Raffel today expressed great disappointment at the lack of action and repentance by the head of the Anglican Church on same-sex marriage.

Though he remained in communion with “Canterbury” – referring to the principal leader of the Church of England, the Archbishop of Canterbury, Justin Welby – he said, “there is a great disappointment in the way that Canterbury has approached this and certainly there is a sense that really nothing has been done, despite assurances to the contrary.”

“The mission of Jesus is too important to just allow these things to slide along.” – Kanishka Raffel

“This is a multinational gathering and there is a very widespread sense that prolonged discussions, agreements, statements, reports, have never resulted in the repentance that we are looking for or even a recognition that there is something to repent of,” he said.

“Ever since then, the communion has lived with this wound and, worse than that, the Americans have been joined by the Canadians, the Scottish church, the Brazilian church this year and the New Zealand church in abandoning the one holy catholic and apostolic church. So, that’s a great grief and Gafcon has always been about calling on those churches to repent of that and to return.

“The mission of Jesus is too important to just allow these things to slide along.

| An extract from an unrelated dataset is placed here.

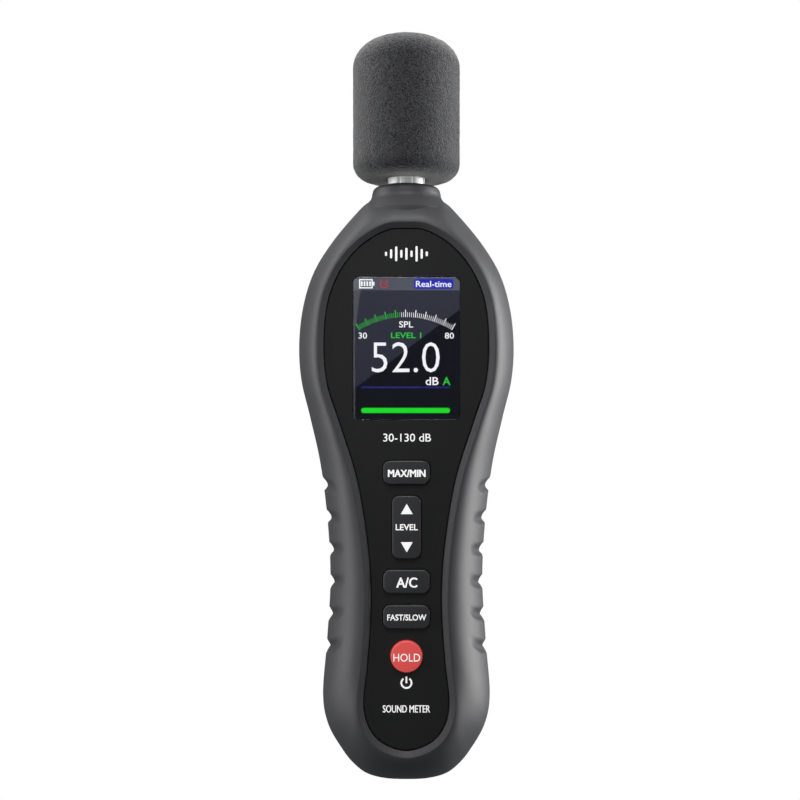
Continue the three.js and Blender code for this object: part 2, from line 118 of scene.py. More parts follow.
def softbox(name, azimuth, distance, height, aim, width, tall, watts):
    """An area lamp; azimuth 0 is at the camera's side and 90 at the display's right."""
    lamp = bpy.data.objects.new(name, bpy.data.lights.new(name, "AREA"))
    lamp.data.shape = "RECTANGLE"
    lamp.data.size = width
    lamp.data.size_y = tall
    lamp.data.energy = watts
    turn = math.radians(azimuth)
    lamp.location = (distance * math.sin(turn), -distance * math.cos(turn), height)
    towards = Vector((0, 0, aim)) - lamp.location
    lamp.rotation_euler = towards.to_track_quat("-Z", "Y").to_euler()
    lamp.visible_camera = False
    bpy.context.scene.collection.objects.link(lamp)


softbox("softbox_right", 99, 0.55, 0.12, 0.12, 0.36, 0.6, 5.8)
softbox("softbox_left", -86, 0.55, 0.12, 0.12, 0.3, 0.6, 2.2)
softbox("softbox_left_front", -30, 0.55, 0.12, 0.12, 0.2, 0.6, 0.5)
softbox("softbox_top", 0, 0.35, 0.6, 0.15, 0.3, 0.3, 2.0)
softbox("softbox_top_back", 180, 0.3, 0.6, 0.15, 0.3, 0.3, 2.3)
softbox("softbox_top_left", -90, 0.35, 0.5, 0.15, 0.3, 0.3, 1.0)
softbox("softbox_top_right", 90, 0.35, 0.5, 0.15, 0.3, 0.3, 0.5)

# ---- front half of the case ----
# Charcoal ABS moulding with a fine spark-eroded grain: a bowl-shaped shell that bulges from the widest
# edge to a thin raised rim, with a recess for the face plate, a collar on top and pressed grip notches.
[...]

You have to be able to give people a true and living hope, which we cannot do if we have a kind of mixed message about something that is very important to most people.”

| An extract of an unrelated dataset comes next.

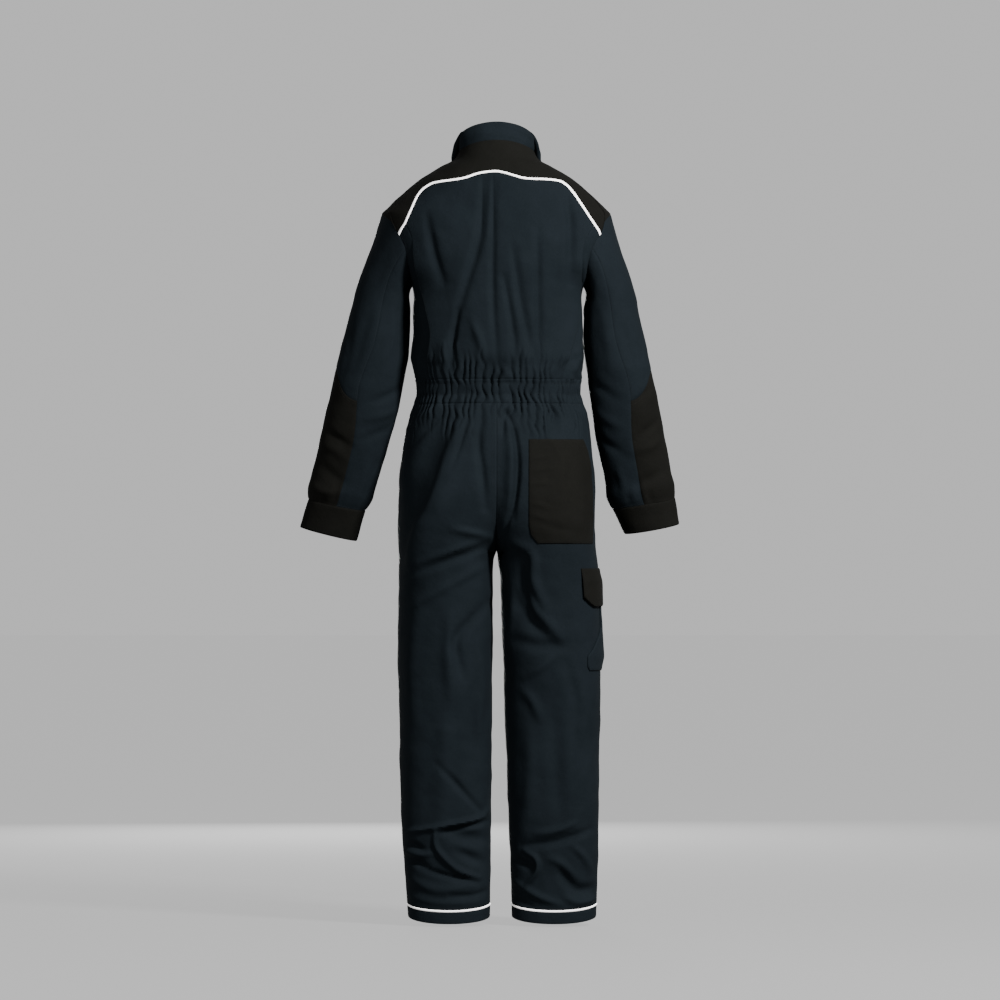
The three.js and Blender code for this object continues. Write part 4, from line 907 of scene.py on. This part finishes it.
def build_sides():
    """The side backs, which lie under the folds, and the fronts."""
    for side in SIGN:
        end = WAIST_TOP_Z + HALF_SEAM
        out_angle, out_z = outer_edge(side, 1, end)
        (first_angle,), (first_z,) = yoke_line_place(PLEAT_SHARE[side], EDGE + SEAM)
        t = np.arange(len(out_z)) / (len(out_z) - 1)
        z = mix(first_z, end, (out_z - out_z[0]) / (end - out_z[0]))
        turn = SIGN[side] * (PLEAT_LAP * pleat_lap(z) - SEAM) / at(TORSO, side, z)
        start = first_angle - pleat_angle(side, first_z)
        in_angle = pleat_angle(side, z) + start * (1 - smooth(0, 0.15, t)) + turn
        u = close_steps(14, 60)
        fold = pleat_depth(z)[:, None]
        under = 1 - smooth(0, 0.22, u)
        sink = PLEAT_SINK * (1 - under) * np.maximum(0, 1 - u * 1.9) * fold
        sink = sink - under * (0.58 * PLEAT_RAISE * fold - 2.1 * pleat_lap(z)[:, None])
        angle = mix(in_angle[:, None], out_angle[:, None], u)
        z = mix(z[:, None], out_z[:, None], u)
        cloth(f"side_back_{side}", "navy", torso_point(angle, z, -sink))

        head_angle, head_z = front_line(side, -(EDGE + SEAM), PANEL_STEP)
        end = WAIST_Z + HALF_SEAM
        out_angle, out_z = outer_edge(side, -1, end)
        t = ((out_z - out_z[0]) / (end - out_z[0]))[:, None]
        z = mix(head_z, end, t)
        z[:, -1] = out_z
        u = close_steps(FRONT_STEPS, 230)
        zip_angle = torso_angle(side, ZIP_EDGE, z)
        share_angle = mix(zip_angle, abs(out_angle)[:, None], u)
        angle = -mix(abs(head_angle), share_angle, smooth(0, 0.2, t))
        angle[:, 0] = -zip_angle[:, 0]
        angle[:, -1] = out_angle
        cloth(f"front_{side}", "navy", torso_point(angle, z))


def build_waistband():
    z = mix(WAIST_TOP_Z - HALF_SEAM, WAIST_Z + HALF_SEAM, close_steps(20, 48))[:, None]
    u = close_steps(360, 480)
    angle = mix(side_angle("left", 1, z), side_angle("right", 1, z), u)
    cloth("waistband_back", "navy", torso_point(angle, z), held="gathered", fuller=1.25)


def pleat_depth(z):
    return smooth(-160, -225, z) * smooth(-425, -392, z)


def pleat_lap(z):
    return smooth(-138, -170, z) * smooth(-440, -415, z)


def pleat_angle(side, z):
    return torso_angle(side, at(PLEAT[side], "x", z), z)


def side_angle(side, face, z):
    depth = at(TORSO, "back" if face > 0 else "front", z)
    return face * from_side(side, HALF_SEAM / depth / (1 + SQUARENESS))


def piping(node, top_line, low_line):
    """A rounded strip between two lines on the body."""
    angle, z = between(top_line, low_line, PIPING_STEPS[:, 0])
    cloth(node, "white", torso_point(angle, z, PIPING_LIFTS), roll=0.2)


# Legs


def seam_angle(side, face, z):
    depth = at(LEG[side], "back" if face > 0 else "front", z)
    return HALF_SEAM / depth / (1 + SQUARENESS)


def leg_end(side, face, z):
    closed = pi - seam_angle(side, face, z)
    zipped = (face < 0) & (z > ZIP_END_Z - 1)
    cut = np.where(zipped, ZIP_EDGE, HALF_SEAM)
    return np.where(z > CROTCH_Z, np.minimum(leg_angle(side, cut, z), closed), closed)


def leg_axis(side, grid):
    middle = leg_sizes(side, grid[..., 2])[1] * SIGN[side]
    return np.stack([middle, 0 * middle, grid[..., 2]], -1)


def hem_cloth(node, side, finish, height, lift, **more):
    """A ring of cloth round a leg."""
    grid = leg_point(side, pi * (1 - 2 * (np.arange(96) + 0.5) / 96), height, lift)
    cloth(f"{node}_{side}", finish, grid, leg_axis(side, grid), ring=True, **more)


def build_legs():
    z = join([
        [WAIST_Z - HALF_SEAM], np.arange(WAIST_Z, -560, -3.0)[1:], np.arange(-560, CROTCH_Z, -4.5),
        np.arange(CROTCH_Z, -1290, -5.5), np.arange(-1290, HEM_PIPING_Z + 4, -3.6),
        [HEM_PIPING_Z + SEAM + 1.4, HEM_PIPING_Z + SEAM]])[:, None]
    low = HEM_PIPING_Z - PIPING_WIDTH
    for side in SIGN:
        for part, face, count in (("back", 1, 132), ("front", -1, 72)):
            angle = face * mix(seam_angle(side, face, z), leg_end(side, face, z),
                               close_steps(count, 330))
            grid = leg_point(side, angle, z)
            cloth(f"leg_{part}_{side}", "navy", grid, leg_axis(side, grid))
        hem_cloth("hem_piping", side, "white", mix(HEM_PIPING_Z, low, PIPING_STEPS), PIPING_LIFTS,
                  roll=0.2)
        band = mix(low - SEAM, HEM_Z, close_steps(6, 22))[:, None]
        hem_cloth("hem_band", side, "navy", band, 0.3, thick=DOUBLE)


# Pockets


def pocket(node, finish, rows, edges, lift, steps, step_z):
    z = np.arange(rows["z"][0], rows["z"][-1] + step_z / 2, -step_z)
    z = join([[z[0], z[0] - 1.4], z[1:], [rows["z"][-1] + 1.2, rows["z"][-1]]])[:, None]
    u = close_steps(steps, 110)
    angle = mix(*edges(rows, z), u)
    grid = leg_point("right", angle, z, lift(u, z) + LAP)
    cloth(node, finish, grid, leg_axis("right", grid), roll=1.6, thick=CLOTH + 0.4, held="laid")


def linear(rows, key, z):
    return np.interp(-z, -rows["z"], rows[key])


def seat_edges(rows, z):
    return [leg_angle("right", linear(rows, key, z), z) for key in ("inside", "outside")]


def thigh_edges(rows, z):
    return linear(rows, "behind", z) * RAD, -linear(rows, "before", z) * RAD


def bag_relief(u, z):
    return 0.8 + 5 * sin(pi * u) * smooth(-900, -990, z) * smooth(-1021, -990, z)


def flap_relief(u, z):
    return 0.8 + 3.4 * smooth(-818, -846, z)


def build_pockets():
    pocket("back_pocket", "black", BACK_POCKET, seat_edges, pocket_relief, 40, 4)
    pocket("cargo_pocket", "navy", CARGO_BAG, thigh_edges, bag_relief, 30, 5)
    pocket("cargo_flap", "black", CARGO_FLAP, thigh_edges, flap_relief, 36, 3)


def pocket_relief(u, z):
    slack = np.exp(-((z + 559) / 16) ** 2) * sin(pi * u) * 2.5
    return slack + creases(POCKET_FOLDS, 64 + 120 * u, z)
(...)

Welby has prevaricated on the issue of affirming same-sex marriage – despite the 1998 Lambeth statement affirming marriage as the union of a man and a woman – and he appointed a bishop who supports such relationships to his Task Group for Evangelism.

‘Listen guys, the Spirit will depart the traditional Anglican church …’ – Rico Tice

British evangelist Rico Tice, co-author of introductory course Christianity Explored, said at Gafcon that he had resigned from the committee because he couldn’t sit under such leadership.

He issued this warning: “If the Anglican communion won’t [submit to Scripture], the Lord will take his power, his spirit and his gospel outside of the institution and go elsewhere.

“I think the message here, with the vast numbers that are here, is: ‘Listen guys, the Spirit will depart the traditional Anglican church unless we submit to Scripture and repent of our sin and call people to do that.’ It’s a great warning to be heeded.”

Raffel agreed with this viewpoint: “God works through his word and the Spirit brings the word of God on people’s hearts – he brings repentance, he brings faith, he brings obedience, so if you turn your back on Scripture, you shut yourself off from the work of God.”

Addressing what he called “the false gospel of inclusion without repentance”, Nigerian Archbishop Nicholas Okoh said: “If we walk together with those who deny the orthodox faith, in word or deed, we have agreed that orthodoxy is optional.”

He was referring to teaching from officials in the US Episcopal Church and the Anglican Church of Canada.

Okoh, who is chairman of the Gafcon primates (international leaders) council, argued for an Anglicanism centred on mutually held core beliefs rather than historic ties among the international family of churches descended from the missionary activity of the Church of England.

“We do not accept that the office of Canterbury defines Anglicanism,” Okoh declared.

“The gospel is given to us … we must be willing to challenge church leaders who deny the apostolic boundaries of the gospel.”

“You can’t bless and love people and dishonour the Lord Jesus at the same time.” – Kanishka Raffel

Raffel presented a seminar on sexuality with Christian sexologist Patricia Weerakoon at the conference.

“I think addressing that question cross-culturally in this sort of context is obviously fairly sensitive, but we’ve had a very good response. People have been very encouraged by it, particularly helped by Patricia’s expertise and experience,” he said.

“I think a core question is how do we love people facing a range of diverse sexual identity issues. We want to promote an answer to that which blesses people and honours Christ because those two things go together. You can’t bless and love people and dishonour the Lord Jesus at the same time. You can’t honour Christ without loving people and so bringing these things together in a way that is countercultural, in terms of our wider Western culture, is very important.”

He said it had been a “great tonic” hearing how joyfully people were serving the Lord in countries where they face corruption, opposition and poverty.

“They are pressing on in joy and faith and hope and confidence in the power of the risen Lord. It’s really a great privilege to be here.”

The conference will issue a final statement tomorrow.